Apesar de ter energia limpa, Brasil sofre para reduzir fontes fósseis
O Brasil se apresentou na COP29 como um modelo de migração para uma matriz elétrica limpa, mas dados da Agência Internacional de Energia (IEA) revelam que, na prática, o país tem feito uma troca entre diferentes fontes limpas, sem redução significativa no uso de combustíveis fósseis, como carvão, gás natural e petróleo.
Em 2023, a participação das fontes poluentes, responsáveis por emissões de carbono, foi de 8,7%, uma leve queda em relação aos 10,8% registrados em 2004. Durante o mesmo período, a participação das hidrelétricas caiu de 82% para 60%. Isso significa que, apesar do discurso e das ações governamentais para melhorar os indicadores ambientais ao longo das últimas duas décadas, o que se observa é uma "dança de cadeiras" entre as fontes limpas, com destaque para o crescimento das usinas solares e eólicas, que saíram de praticamente zero para 20,6% da matriz.
Especialistas em energia argumentam que essa troca entre fontes limpas não tem impacto significativo na redução das emissões de gases poluentes. Para que isso ocorra de forma efetiva, seria mais relevante substituir termelétricas movidas a óleo diesel por usinas que operam com fontes renováveis, independentemente do tipo de fonte. As termelétricas, que são acionadas quando há risco de escassez de energia, operaram intensivamente durante a crise hídrica de 2021, um dos piores períodos de seca da história do país.
Outro desafio apontado por técnicos do Ministério de Minas e Energia são as distorções no sistema elétrico causadas pelo crescimento das usinas solares e eólicas. Ambas as fontes são intermitentes, ou seja, geram energia apenas quando há sol ou vento, o que pode levar a falhas de equilíbrio entre oferta e demanda, causando sobrecargas. Um exemplo disso ocorreu em agosto de 2023, quando um apagão em vários estados foi atribuído ao desempenho inesperado de parques solares e eólicos.

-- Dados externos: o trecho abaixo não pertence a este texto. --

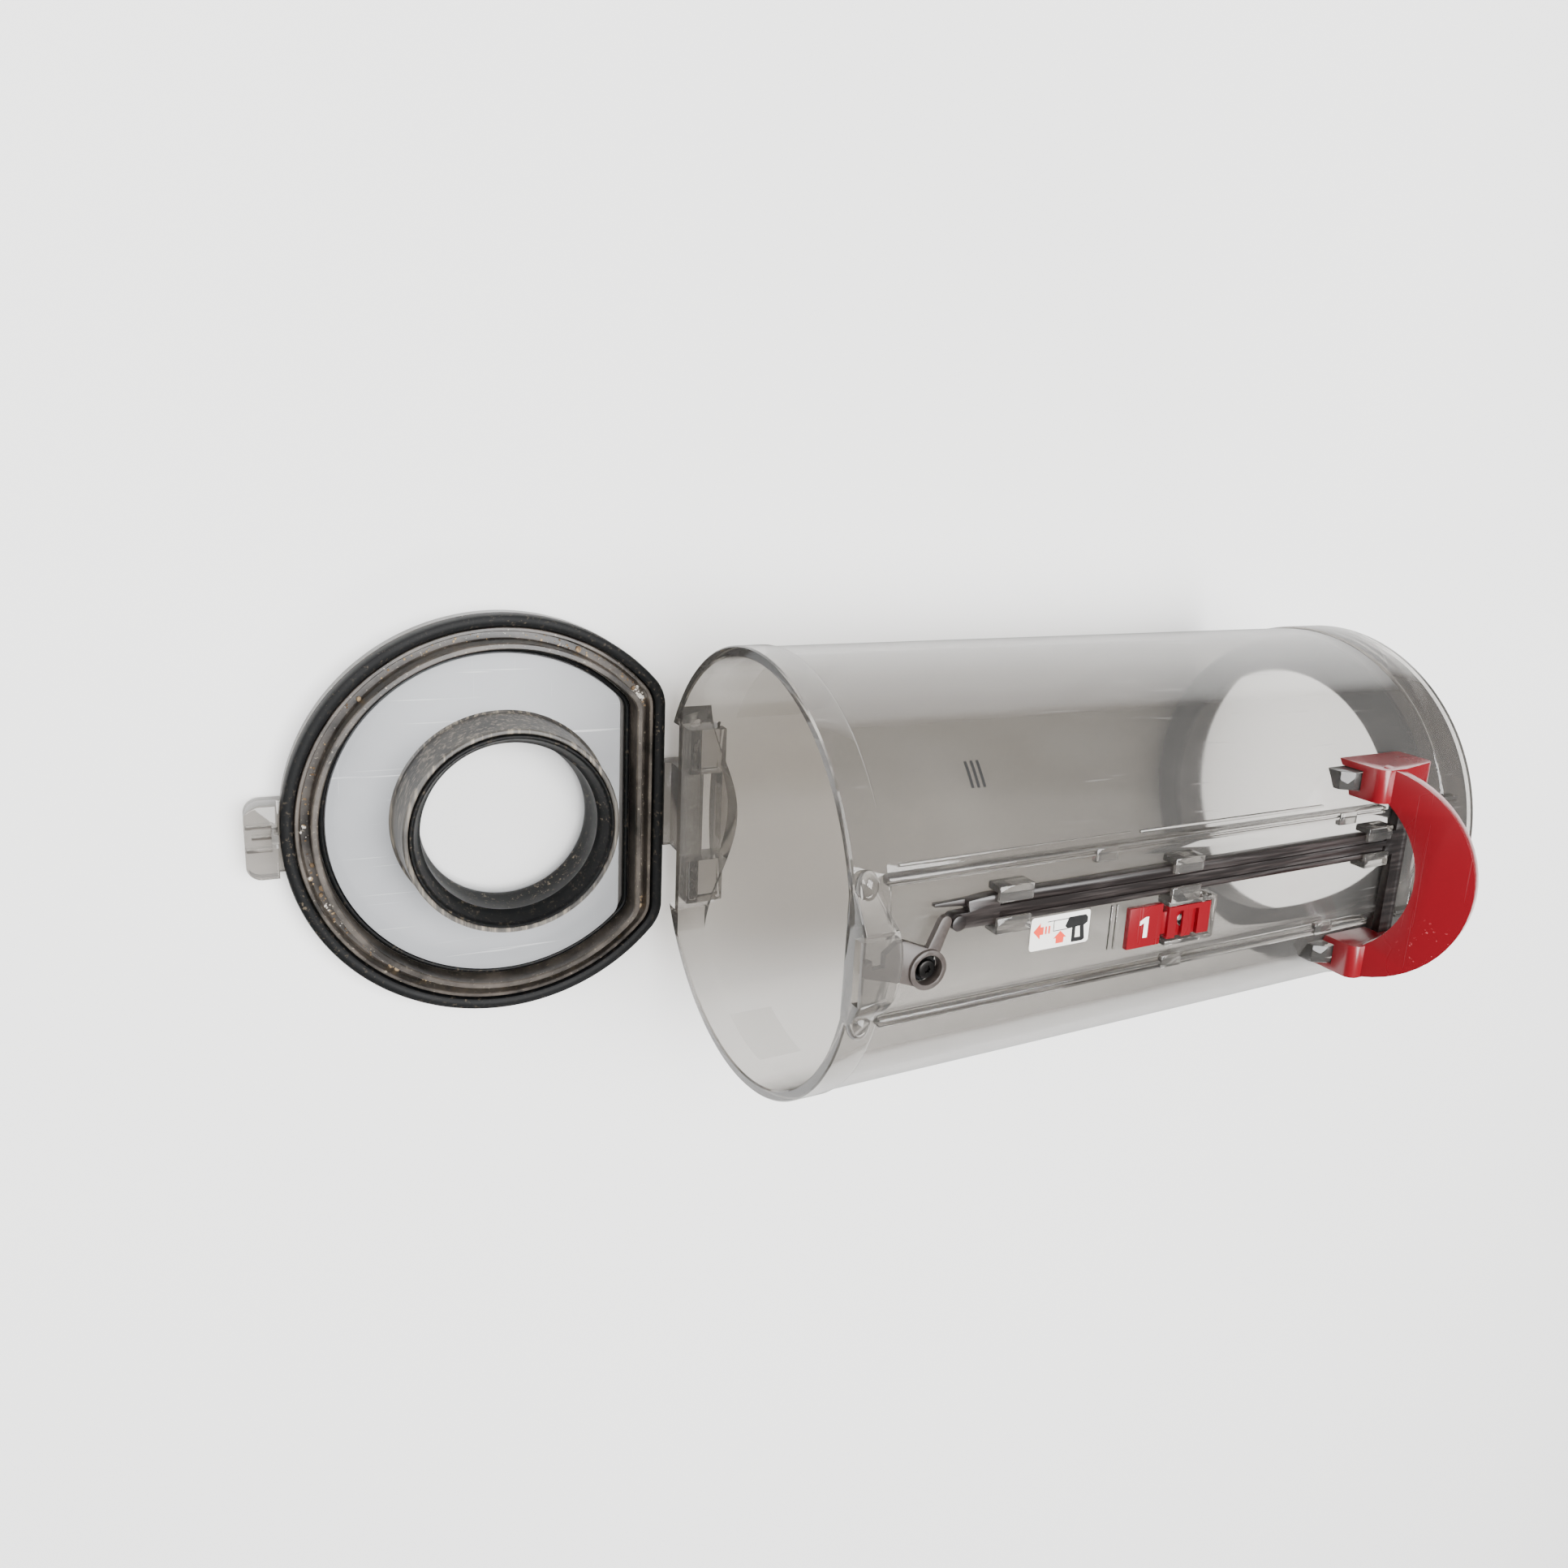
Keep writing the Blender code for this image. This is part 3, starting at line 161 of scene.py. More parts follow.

Enquanto isso, a Agência Internacional de Energia observa que alguns países europeus estão reduzindo significativamente a participação das termelétricas em suas matrizes energéticas, embora elas ainda mantenham um papel maior que no Brasil. No Reino Unido, por exemplo, as termelétricas movidas a combustíveis fósseis caíram de 74% para 36%, enquanto solar e eólica aumentaram sua participação de 0,5% para 33,5%. Na Alemanha, as termelétricas reduziram de 61% para 44,6%, e as fontes intermitentes subiram de 4,2% para 38,8%. Na França, as térmicas caíram ligeiramente, de 9,5% para 7,6%, e as fontes renováveis saltaram de 0,1% para 14,2%, enquanto a geração nuclear predominava, com 64% da matriz.

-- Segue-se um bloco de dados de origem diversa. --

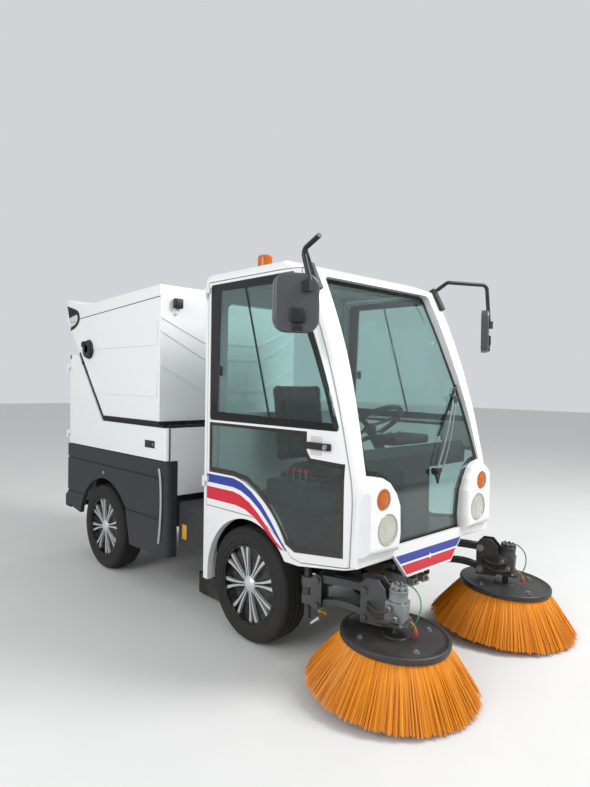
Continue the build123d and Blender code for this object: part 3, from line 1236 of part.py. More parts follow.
# Brush arms
for name, side in SIDES:
    # the right arm points inwards and the left arm outwards, both towards the machine's left
    heading = radians(ARM_ANGLE[name])
    along = Vector(cos(heading), sin(heading), 0)
    post = Vector(POST_X, side * POST_Y, 0)
    flat = Plane(origin=post, x_dir=along, z_dir=(0, 0, 1))
    upright = Plane(origin=post, x_dir=along, z_dir=along.cross(Vector(0, 0, 1)))

    with BuildPart() as swing:
        for lug_z in (307.5, 388.5):
            with BuildSketch(flat.offset(lug_z)):
                Circle(30)
                with Locations((22, 0)):
                    Rectangle(44, 56)
                Circle(POST_RADIUS + HINGE_RUNNING, mode=Mode.SUBTRACT)
            extrude(amount=44)
        for cheek in (-34.0, 34.0):
            with BuildSketch(upright.offset(cheek)):
                with Locations((LINK_REAR - 2, (LINK_UPPER_Z + LINK_LOWER_Z) / 2)):
                    RectangleRounded(44, LINK_UPPER_Z - LINK_LOWER_Z + 44, 18)
            extrude(amount=5, both=True)
        with BuildSketch(upright):
            with Locations((42, 370)):
                Rectangle(16, 140)
        extrude(amount=34, both=True)
        for pivot_z in (LINK_LOWER_Z, LINK_UPPER_Z):
            with BuildSketch(upright):
                with Locations((LINK_REAR, pivot_z)):
                    Circle(8)
            extrude(amount=38, both=True)
    write(swing.part, f"arm_bracket_{name}")

    # the upper link is straight and deep, the lower one bows upwards between its pins
    link_rows = (("upper", LINK_UPPER_Z, 36.0, 2.0), ("lower", LINK_LOWER_Z, 30.0, 24.0))
    for link_name, pivot_z, depth, bow in link_rows:
        with BuildPart() as link:
            with BuildSketch(upright):
                with Locations((LINK_REAR, pivot_z)):
                    add(bowed_link(LINK_LENGTH, depth, bow))
                with Locations((LINK_REAR, pivot_z), (LINK_REAR + LINK_LENGTH, pivot_z)):
                    Circle(8 + HINGE_RUNNING, mode=Mode.SUBTRACT)
            extrude(amount=22, both=True)
            # window between the two flanges of the link
            with BuildSketch(upright):
                with Locations((LINK_REAR + LINK_LENGTH / 2, pivot_z + bow)):
                    Rectangle(LINK_LENGTH - 110, depth + 30)
            extrude(amount=12, both=True, mode=Mode.SUBTRACT)
        write(link.part, f"arm_{link_name}_link_{name}")

    head_x = LINK_REAR + LINK_LENGTH
    lean = radians(BRUSH_LEAN)
    spin_dir = Vector(along.X * sin(lean), along.Y * sin(lean), cos(lean))
    hub_point = post + along * BRUSH_REACH + Vector(0, 0, DISC_Z)
    hub_plane = Plane(origin=hub_point, x_dir=along.cross(Vector(0, 0, 1)), z_dir=spin_dir)
    with BuildPart() as head:
        for cheek in (-34.0, 34.0):
            with BuildSketch(upright.offset(cheek)):
                with BuildLine():
                    Polyline((head_x - 20, 290), (head_x - 20, 462), (head_x + 8, 490), (head_x + 62, 490),
                             (head_x + 96, 452), (head_x + 112, 380), (head_x + 112, 330), (head_x + 84, 290),
                             (head_x - 20, 290))
                make_face()
            extrude(amount=5, both=True)
        for pivot_z in (LINK_LOWER_Z, LINK_UPPER_Z):
            with BuildSketch(upright):
                with Locations((head_x, pivot_z)):
                    Circle(8)
            extrude(amount=38, both=True)
        with BuildSketch(upright):
            with Locations((head_x + 40, 395)):
                Rectangle(16, 150)
        extrude(amount=34, both=True)
        # hydraulic motor on its plate: flange, square body, round gear ring and bolted end cap
        with BuildSketch(hub_plane.offset(56)):
            RectangleRounded(100, 130, 16)
        extrude(amount=14)
        with BuildSketch(hub_plane.offset(69)):
            RectangleRounded(84, 84, 20)
        extrude(amount=92)
        with BuildSketch(hub_plane.offset(160)):
            Circle(MOTOR_RADIUS)
        extrude(amount=52)
        with BuildSketch(hub_plane.offset(211)):
            Circle(MOTOR_RADIUS - 6)
        extrude(amount=12)
        with BuildSketch(hub_plane.offset(222)):
            with PolarLocations(MOTOR_RADIUS - 16, 6):
                Circle(5.5)
        extrude(amount=7)
        # hose ports on the side of the body
        port_plane = Plane(origin=hub_plane.origin, x_dir=hub_plane.z_dir, z_dir=hub_plane.x_dir)
        with BuildSketch(port_plane.offset(40)):
            with Locations((100, -16), (136, 16)):
                Circle(12)
        extrude(amount=24)
        with BuildSketch(hub_plane.offset(10.5)):
            Circle(16)
        extrude(amount=50)
    write(head.part, f"brush_head_{name}")

    length = (DISC_Z - BRISTLE_CLEAR - BRISTLE_RADIUS * sin(lean)) / cos(lean)
    with BuildPart() as brush:
        with BuildSketch(Plane(origin=hub_point, x_dir=hub_plane.x_dir, z_dir=-hub_plane.y_dir)):
            Polygon((0, 0), (0, 10), (DISC_RADIUS - 26, 10), (DISC_RADIUS - 20, 17), (DISC_RADIUS - 5, 17),
                    (DISC_RADIUS, 12), (DISC_RADIUS, -10), (BRISTLE_TOP_RADIUS, -10),
                    (BRISTLE_RADIUS, -length), (BRISTLE_RADIUS - 130, -length), (120, -10), (120, 0),
                    align=None)
        revolve(axis=Axis(hub_point, spin_dir))
    write(brush.part, f"brush_{name}")
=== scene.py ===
# %% [markdown]
# # A compact street sweeper truck
#
# The solids of the truck come from its CAD model, in metres, with x forward, y to its left and z up.
# This lesson gives them their finishes and adds what a CAD model leaves out: tyre tread, bristles,
# window borders, stripes, lamps, hoses and bolts.

import math
import random

import bmesh
import bpy
from mathutils import Matrix, Vector
from mathutils.bvhtree import BVHTree


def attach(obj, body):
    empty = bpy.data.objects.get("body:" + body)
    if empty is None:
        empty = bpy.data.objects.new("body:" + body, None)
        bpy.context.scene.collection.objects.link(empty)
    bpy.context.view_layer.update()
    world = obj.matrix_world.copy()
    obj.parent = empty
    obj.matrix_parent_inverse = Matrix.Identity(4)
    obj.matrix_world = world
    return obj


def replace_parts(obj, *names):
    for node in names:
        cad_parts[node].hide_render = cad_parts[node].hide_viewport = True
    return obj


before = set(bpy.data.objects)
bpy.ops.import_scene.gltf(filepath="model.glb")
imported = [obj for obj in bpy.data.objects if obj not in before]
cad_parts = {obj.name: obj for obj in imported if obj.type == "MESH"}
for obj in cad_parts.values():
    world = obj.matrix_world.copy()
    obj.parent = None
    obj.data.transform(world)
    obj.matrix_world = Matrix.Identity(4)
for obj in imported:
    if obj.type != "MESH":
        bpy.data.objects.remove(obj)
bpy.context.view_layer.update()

# %% [markdown]
# The truck was drawn in millimetres on its own centreline, with the ground at zero and the front
# axle at x = 800, and then moved so that its overall box is centred. One small function repeats
# that move, so that every piece below can be placed by the numbers of the drawing.

# %% Places in the drawing's millimetres
FRAME_MID_X = 262.0
FRAME_MID_Y = 64.0
SIDES = (("right", -1), ("left", 1))


def at(x, y, z):
    """A point of the drawing, in millimetres, as a point of the frame, in metres."""
    return Vector(((x - FRAME_MID_X) / 1000, (y - FRAME_MID_Y) / 1000, z / 1000))


print("front axle at", [round(v, 3) for v in at(800, 0, 300)])

# %% [markdown]
# ## Camera, floor and light
#
# The camera stands where the photograph was taken, at eye height before the truck's right front
# corner. The light is a plain soft studio: a bright even world, one large key lamp and a fill.

# %% Camera
CAMERA_POINT = (3158.0, -2490.2, 1350.9)
CAMERA_YAW = math.radians(136.226)
CAMERA_PITCH = math.radians(-1.073)
CAMERA_ROLL = math.radians(0.899)
CAMERA_LENS = 27.03

forward = Vector((math.cos(CAMERA_PITCH) * math.cos(CAMERA_YAW), math.cos(CAMERA_PITCH) * math.sin(CAMERA_YAW),
                  math.sin(CAMERA_PITCH)))
level_right = Vector((math.sin(CAMERA_YAW), -math.cos(CAMERA_YAW), 0.0))
level_up = level_right.cross(forward)
right = level_right * math.cos(CAMERA_ROLL) + level_up * math.sin(CAMERA_ROLL)
up = right.cross(forward)
camera_data = bpy.data.cameras.new("camera")
camera_data.lens = CAMERA_LENS
camera_data.sensor_width = 36.0
camera_data.sensor_fit = "AUTO"
camera = bpy.data.objects.new("camera", camera_data)
camera.matrix_world = Matrix.Translation(at(*CAMERA_POINT)) @ Matrix((
    (right.x, up.x, -forward.x, 0.0),
    (right.y, up.y, -forward.y, 0.0),
    (right.z, up.z, -forward.z, 0.0),
    (0.0, 0.0, 0.0, 1.0)))
bpy.context.scene.collection.objects.link(camera)
bpy.context.scene.camera = camera
print("camera", [round(v, 3) for v in camera.location])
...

Nos Estados Unidos, a participação das fontes fósseis caiu de 70% para 59%, e a contribuição das fontes solares e eólicas aumentou de 0,3% em 2004 para 14,4% em 2023. Já as hidrelétricas mantiveram sua participação de 7,1% para 5,9%.

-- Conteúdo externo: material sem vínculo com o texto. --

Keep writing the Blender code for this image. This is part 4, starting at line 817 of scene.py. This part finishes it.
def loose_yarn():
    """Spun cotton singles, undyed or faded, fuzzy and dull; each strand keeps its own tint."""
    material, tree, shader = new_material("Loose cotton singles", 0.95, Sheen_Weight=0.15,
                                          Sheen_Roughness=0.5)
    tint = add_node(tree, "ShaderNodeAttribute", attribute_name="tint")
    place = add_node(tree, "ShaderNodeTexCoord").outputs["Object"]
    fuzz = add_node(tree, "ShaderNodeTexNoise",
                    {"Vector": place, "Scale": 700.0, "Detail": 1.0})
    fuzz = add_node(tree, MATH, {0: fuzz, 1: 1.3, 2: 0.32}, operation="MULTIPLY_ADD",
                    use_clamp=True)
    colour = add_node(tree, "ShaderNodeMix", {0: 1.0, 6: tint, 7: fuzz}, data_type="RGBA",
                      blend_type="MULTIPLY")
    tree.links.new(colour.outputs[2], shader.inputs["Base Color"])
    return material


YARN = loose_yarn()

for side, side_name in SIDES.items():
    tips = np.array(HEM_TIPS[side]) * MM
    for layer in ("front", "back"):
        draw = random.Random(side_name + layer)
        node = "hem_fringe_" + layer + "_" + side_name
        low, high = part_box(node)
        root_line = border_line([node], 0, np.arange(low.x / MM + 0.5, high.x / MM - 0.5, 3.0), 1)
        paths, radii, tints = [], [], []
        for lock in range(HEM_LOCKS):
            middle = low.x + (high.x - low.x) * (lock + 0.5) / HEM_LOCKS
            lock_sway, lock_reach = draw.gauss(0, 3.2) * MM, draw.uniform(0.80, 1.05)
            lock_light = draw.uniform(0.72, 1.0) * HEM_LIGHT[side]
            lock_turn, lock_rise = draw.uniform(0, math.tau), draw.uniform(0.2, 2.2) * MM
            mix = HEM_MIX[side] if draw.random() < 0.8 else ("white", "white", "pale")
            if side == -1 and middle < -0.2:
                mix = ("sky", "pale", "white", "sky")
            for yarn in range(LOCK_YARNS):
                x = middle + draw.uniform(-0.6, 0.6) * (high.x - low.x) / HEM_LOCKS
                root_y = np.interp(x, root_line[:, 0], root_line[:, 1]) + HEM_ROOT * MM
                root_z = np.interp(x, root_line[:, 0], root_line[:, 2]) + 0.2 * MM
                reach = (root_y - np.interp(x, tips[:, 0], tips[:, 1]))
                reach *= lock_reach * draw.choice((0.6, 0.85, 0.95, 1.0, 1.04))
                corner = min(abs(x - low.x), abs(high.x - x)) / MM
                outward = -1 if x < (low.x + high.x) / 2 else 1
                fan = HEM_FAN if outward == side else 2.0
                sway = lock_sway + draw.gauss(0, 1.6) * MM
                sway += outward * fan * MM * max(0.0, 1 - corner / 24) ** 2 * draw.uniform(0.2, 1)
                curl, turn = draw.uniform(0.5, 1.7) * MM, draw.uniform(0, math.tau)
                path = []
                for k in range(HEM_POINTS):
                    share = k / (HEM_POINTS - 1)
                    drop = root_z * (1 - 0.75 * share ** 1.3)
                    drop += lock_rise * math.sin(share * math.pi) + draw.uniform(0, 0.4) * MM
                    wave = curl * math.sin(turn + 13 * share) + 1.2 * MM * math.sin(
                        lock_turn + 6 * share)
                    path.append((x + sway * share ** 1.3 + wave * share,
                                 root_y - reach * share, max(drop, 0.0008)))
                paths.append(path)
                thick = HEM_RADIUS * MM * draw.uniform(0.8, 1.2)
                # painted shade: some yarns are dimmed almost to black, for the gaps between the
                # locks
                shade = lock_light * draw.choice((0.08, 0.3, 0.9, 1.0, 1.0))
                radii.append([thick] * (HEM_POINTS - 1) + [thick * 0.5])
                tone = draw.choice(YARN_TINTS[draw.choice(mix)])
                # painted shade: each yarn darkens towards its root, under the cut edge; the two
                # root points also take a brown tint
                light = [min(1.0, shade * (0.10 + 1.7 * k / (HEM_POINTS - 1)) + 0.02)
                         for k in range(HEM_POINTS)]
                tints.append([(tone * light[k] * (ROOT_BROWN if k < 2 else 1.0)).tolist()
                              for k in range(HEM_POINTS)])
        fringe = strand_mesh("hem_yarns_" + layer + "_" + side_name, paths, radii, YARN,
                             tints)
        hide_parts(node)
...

A dificuldade em reduzir o uso de combustíveis fósseis também está ligada ao poder das grandes empresas estatais, como a Petrobras, que ainda tem um papel central na economia brasileira, respondendo por 13,5% do PIB. A situação é semelhante em países como a Arábia Saudita, maior exportador de petróleo do mundo, que, apesar de se envolver em negociações climáticas, trabalha para impedir compromissos mais rígidos com a transição energética.
Assim, embora o Brasil apoie políticas de transição energética, o presidente Luiz Inácio Lula da Silva defende a continuidade da exploração de petróleo pela Petrobras, um reflexo da dificuldade de avançar rapidamente para uma matriz energética totalmente limpa, em meio ao gigantismo das empresas do setor de petróleo e gás.